Arguing that the president had dropped hints like a quickly retracted statement in a television interview about the impossibility of winning a war against terror, Mr. Devine argued that "the president’s maddening repetition of slogans" about the war was the "only politically possible tactic for a candidate who has already made up his mind to leave at the earliest reasonable moment." He added: "The neoconservatives will be devastated."

But Trent Duffy, a White House spokesman, dismissed those theories, pointing to the president’s statement in his post-election news conference that troops would stay in Iraq as long as needed: "Our commanders will have that which they need to complete their missions," the president said.

Or, to put it in the terms of the war on terror, he’s "draining the swamps" of liberalism.

A question for the readers and writers of No Left Turns: is the "ownership society," with its emphasis on personal responsibility, the one Bushian theme capable of keeping the libertarians and social conservatives more or less on the same page? Is it enough to hold the 11/2 coalition together, enabling GWB to govern effectively until he actually is a lame duck?

In response to Joe’s question. I think he can hold them together. I think that there are a lot more people out there who are willing to have government programs (and benefit from them) among Bush’s supporters than there are intellectually libertarian folks who want no government. The libertarian may provide a useful intellectual reminder of the dangers of too large a government, but a prudential conservative politicians should manage the growth of the federal state wisely and channel it into proper uses.

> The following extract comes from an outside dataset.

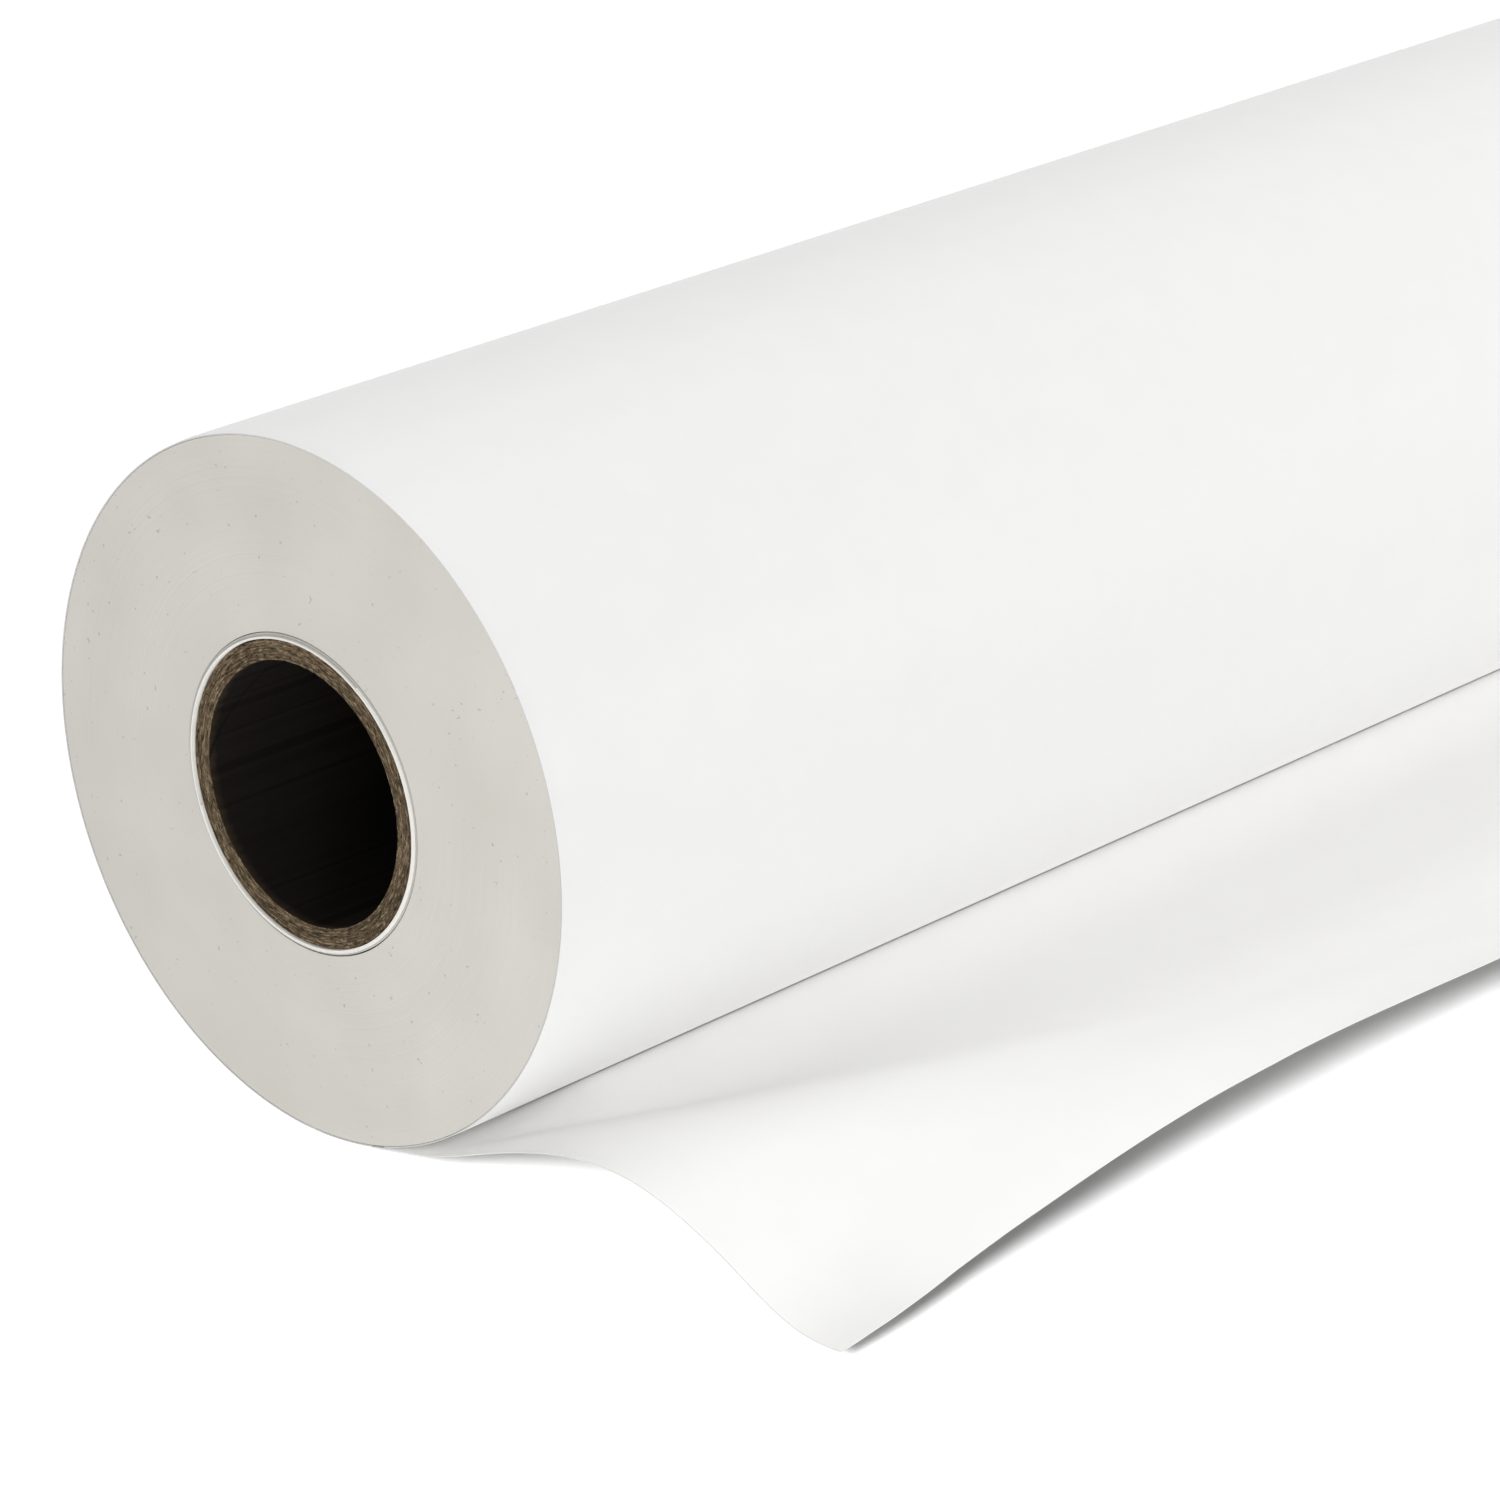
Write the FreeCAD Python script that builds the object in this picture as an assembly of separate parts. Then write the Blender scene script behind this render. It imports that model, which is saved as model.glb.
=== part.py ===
"""A roll of wide background paper on a spiral-wound board core, with its loose end laid out.

Millimetres. The core's axis is Y, and the origin is the centre of the core's bore, half way
along it. The roll lies on its own weight with +Z up, and the loose end leaves it near the
bottom and runs towards +X. The paper is one continuous sheet: it is split into nodes only
where its stretches move apart when paper is drawn off.
"""
import FreeCAD, Part
import os
from math import cos, radians, sin, sqrt

# ---- driving dimensions ----
ROLL_WIDTH = 1350.0        # width of the paper, which is also the core's length
BORE_RADIUS = 25.4         # two-inch core
CORE_RADIUS = 29.2
ROLL_RADIUS = 67.5
PAPER = 0.25               # thickness of one sheet

# ---- core ----
BODY_PLIES = 5             # between the inner liner and the outer ply
GLUE_LINE = 0.03           # adhesive film between two plies
TAPE_THICKNESS = 0.12
TAPE_ARC = 94.0            # degrees of the core that the starting tape covers
TAPE_MIDDLE = 180.0        # degrees from the bottom to the middle of the tape
TAPE_END_MARGIN = 6.0      # the tape stops this short of each end of the core

# ---- wound paper ----
STARTER_TURNS = 5          # tight turns over the tape, which stand a little proud
STARTER_CREEP = 0.6        # how far those turns have shifted towards the -Y end
TAPE_GAP = 0.15            # room for the tape between the core and the first turn
STARTER_GAP = 0.10         # gap between the starter turns and the rest of the pack
TURN_CLEARANCE = 0.15      # running gap between the pack and the outermost turn
FLAT_HALF_WIDTH = 4.0      # the narrow flat that the roll's weight presses into it

# ---- loose end ----
HUG_START = 8.0            # degrees from the bottom where the loose end's first strip begins
PEEL_ANGLE = 30.0          # degrees from the bottom where it leaves the roll
SPLIT_GAP = 0.3            # between stretches of paper on different bodies

ply_pitch = (CORE_RADIUS - BORE_RADIUS + GLUE_LINE) / (BODY_PLIES + 2)
starter_inner = CORE_RADIUS + TAPE_GAP
starter_outer = starter_inner + STARTER_TURNS * PAPER
pack_inner = starter_outer + STARTER_GAP
turn_inner = ROLL_RADIUS - PAPER
pack_outer = turn_inner - TURN_CLEARANCE
flat_z = -sqrt(ROLL_RADIUS ** 2 - FLAT_HALF_WIDTH ** 2)

# Stretches of the loose end, as (length,) for a straight run and (radius, turn) for a bend,
# with the turn in degrees and positive when the paper curls upwards.
ROOT_PATH = [(3.0,)]
ARCH_PATH = [(20.0, -PEEL_ANGLE), (28.0, -28.0), (3.0,)]
BED_PATH = [(7.5,), (28.0, 28.0), (40.0, 14.0)]
LIP_PATH = [(60.0, 8.0), (14.0,), (60.0, -12.0), (8.0,)]


def tube(inner, outer, length=ROLL_WIDTH, shift=0.0):
    """A tube around the Y axis, centred on the origin and then shifted along Y."""
    start = FreeCAD.Vector(0, shift - length / 2, 0)
    axis = FreeCAD.Vector(0, 1, 0)
    return Part.makeCylinder(outer, length, start, axis).cut(
        Part.makeCylinder(inner, length, start, axis))


def on_roll(radius, angle):
    """The point at an angle from the roll's bottom, measured towards +X."""
    a = radians(angle)
    return FreeCAD.Vector(radius * sin(a), -ROLL_WIDTH / 2, -radius * cos(a))


def arc_band(inner, outer, start, end, length=ROLL_WIDTH):
    """A part of a tube between two angles from the bottom, centred along Y."""
    middle = (start + end) / 2
    edges = [
        Part.Arc(on_roll(inner, start), on_roll(inner, middle), on_roll(inner, end)).toShape(),
        Part.makeLine(on_roll(inner, end), on_roll(outer, end)),
        Part.Arc(on_roll(outer, end), on_roll(outer, middle), on_roll(outer, start)).toShape(),
        Part.makeLine(on_roll(outer, start), on_roll(inner, start)),
    ]
    band = Part.Face(Part.Wire(edges)).extrude(FreeCAD.Vector(0, length, 0))
    band.translate(FreeCAD.Vector(0, (ROLL_WIDTH - length) / 2, 0))
    return band


class Pen:
    """Follows the middle of the loose sheet in the XZ plane, from where it leaves the roll."""

    def __init__(self):
        self.place = on_roll(ROLL_RADIUS + PAPER / 2, PEEL_ANGLE)
        self.heading = PEEL_ANGLE

    def side(self, offset, place=None, heading=None):
        """The point that lies an offset above the middle of the sheet."""
        place = self.place if place is None else place
        h = radians(self.heading if heading is None else heading)
        return place + FreeCAD.Vector(-sin(h), 0, cos(h)) * offset

    def ahead(self, length):
        h = radians(self.heading)
        return self.place + FreeCAD.Vector(cos(h), 0, sin(h)) * length

    def run(self, length):
        """Moves straight on, and returns the edges of the sheet's upper and lower sides."""
        before = [self.side(PAPER / 2), self.side(-PAPER / 2)]
        self.place = self.ahead(length)
        after = [self.side(PAPER / 2), self.side(-PAPER / 2)]
        return [Part.makeLine(a, b) for a, b in zip(before, after)]

    def bend(self, radius, turn):
        """Moves round an arc, and returns the edges of the sheet's upper and lower sides."""
        way = 1 if turn > 0 else -1
        centre = self.side(way * radius)
        stops = []
        for share in (0, 0.5, 1):
            heading = self.heading + share * turn
            middle = self.side(-way * radius, centre, heading)
            stops.append([self.side(s * PAPER / 2, middle, heading) for s in (1, -1)])
        self.place = middle
        self.heading += turn
        return [Part.Arc(*[stop[i] for stop in stops]).toShape() for i in (0, 1)]


def ribbon(pen, path):
    """One stretch of the loose sheet, over the whole width of the paper."""
    start = [pen.side(PAPER / 2), pen.side(-PAPER / 2)]
    sides = [pen.run(*step) if len(step) == 1 else pen.bend(*step) for step in path]
    end = [pen.side(PAPER / 2), pen.side(-PAPER / 2)]
    edges = [upper for upper, lower in sides] + [lower for upper, lower in sides]
    edges += [Part.makeLine(*start), Part.makeLine(*end)]
    outline = Part.Wire(Part.__sortEdges__(edges))
    return Part.Face(outline).extrude(FreeCAD.Vector(0, ROLL_WIDTH, 0))


def core_plies():
    """Every ply of the core, from the bore outwards, as (name, solid)."""
    names = ["core_inner_liner"]
    names += [f"core_body_ply_{i + 1}" for i in range(BODY_PLIES)]
    names += ["core_outer_ply"]
    for i, name in enumerate(names):
        inner = BORE_RADIUS + i * ply_pitch
        yield name, tube(inner, inner + ply_pitch - GLUE_LINE)


def starting_tape():
    """The strip of tape that holds the paper's first edge to the core."""
    length = ROLL_WIDTH - 2 * TAPE_END_MARGIN
    return arc_band(CORE_RADIUS, CORE_RADIUS + TAPE_THICKNESS, TAPE_MIDDLE - TAPE_ARC / 2,
                    TAPE_MIDDLE + TAPE_ARC / 2, length)


def outermost_turn():
    """The last whole turn of paper, pressed flat along the line that it rests on."""
    ring = tube(turn_inner, ROLL_RADIUS)
    below = Part.makeBox(2 * ROLL_RADIUS, ROLL_WIDTH, ROLL_RADIUS,
                         FreeCAD.Vector(-ROLL_RADIUS, -ROLL_WIDTH / 2, flat_z - ROLL_RADIUS))
    return ring.cut(below)


def loose_end():
    """Every stretch of the loose end, from the roll outwards, as (name, solid)."""
    pen = Pen()
    hug = arc_band(ROLL_RADIUS, ROLL_RADIUS + PAPER, HUG_START, PEEL_ANGLE)
    root = hug.fuse(ribbon(pen, ROOT_PATH)).removeSplitter()
    yield "leader_root", root
    yield "leader_arch", ribbon(pen, ARCH_PATH)
    pen.run(SPLIT_GAP)
    yield "leader_bed", ribbon(pen, BED_PATH)
    pen.run(SPLIT_GAP)
    yield "leader_lip", ribbon(pen, LIP_PATH)


def build():
    parts = dict(core_plies())
    parts["core_tape"] = starting_tape()
    parts["starter_turns"] = tube(starter_inner, starter_outer, shift=-STARTER_CREEP)
    parts["wound_pack"] = tube(pack_inner, pack_outer)
    parts["outer_turn"] = outermost_turn()
    parts.update(loose_end())
    return parts


os.makedirs("parts", exist_ok=True)
for name, shape in build().items():
    shape.exportStep(f"parts/{name}.step")
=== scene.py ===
"""The looks of a roll of white background paper on a board core, built round its CAD frame.

Metres, in the frame's own axes: the core runs along Y, the loose end lies towards +X, and the
near end is the one at -Y. Sizes that only shape the paper are written in millimetres and
multiplied by MM.
"""
from math import cos, pi, radians, sin, sqrt

import bpy
import numpy as np
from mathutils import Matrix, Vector

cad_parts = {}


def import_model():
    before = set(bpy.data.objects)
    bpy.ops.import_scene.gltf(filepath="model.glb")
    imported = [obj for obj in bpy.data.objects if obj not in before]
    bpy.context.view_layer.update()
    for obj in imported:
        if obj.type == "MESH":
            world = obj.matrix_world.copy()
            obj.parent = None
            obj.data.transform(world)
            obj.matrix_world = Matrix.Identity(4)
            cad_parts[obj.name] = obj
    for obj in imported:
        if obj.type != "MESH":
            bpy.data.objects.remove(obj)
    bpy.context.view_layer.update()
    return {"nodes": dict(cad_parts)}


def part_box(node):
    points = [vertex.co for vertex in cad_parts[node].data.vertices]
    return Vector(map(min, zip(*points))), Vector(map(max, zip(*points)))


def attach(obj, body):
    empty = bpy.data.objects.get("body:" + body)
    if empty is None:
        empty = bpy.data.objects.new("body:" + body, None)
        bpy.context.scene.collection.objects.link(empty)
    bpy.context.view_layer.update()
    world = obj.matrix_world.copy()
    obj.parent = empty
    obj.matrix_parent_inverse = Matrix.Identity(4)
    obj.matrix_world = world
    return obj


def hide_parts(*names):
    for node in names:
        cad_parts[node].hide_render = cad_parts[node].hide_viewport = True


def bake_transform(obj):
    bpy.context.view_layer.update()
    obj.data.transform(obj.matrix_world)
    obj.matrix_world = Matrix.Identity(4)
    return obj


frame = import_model()

MM = 0.001
PAPER = 0.25 * MM                       # thickness of one sheet
LOOSE_START = 14.0                      # degrees from the bottom where the loose end's piece starts
LOOSE_LENGTH = 123.3                    # mm of paper from there to its leading edge


def radii(node):
    """(inner, outer) radius of a CAD tube, whose corners all lie on its two cylinders."""
    away = [sqrt(v.co.x ** 2 + v.co.z ** 2) for v in frame["nodes"][node].data.vertices]
    return min(away), max(away)


NEAR_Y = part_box("wound_pack")[0].y
FAR_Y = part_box("wound_pack")[1].y
FLOOR_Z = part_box("outer_turn")[0].z
ROLL_RADIUS = radii("outer_turn")[1]
SHEET_RADIUS = ROLL_RADIUS + PAPER / 2  # to the middle of the sheet that leaves the roll


# ---- small tools for shapes ----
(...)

Increased home ownership will slowly translate into increased business start ups, because those homes will be mortgaged to find the cash to start up new business ventures. Thus slowly increasing the scope and reach of the ownership society. The left depends upon what can be accurately called a dependency culture and society. Conservatism has always flourished where private ownership is plenteous. However, is the pace of the changes the President proposes the answer to our problems. I think not. We need more radical transformation.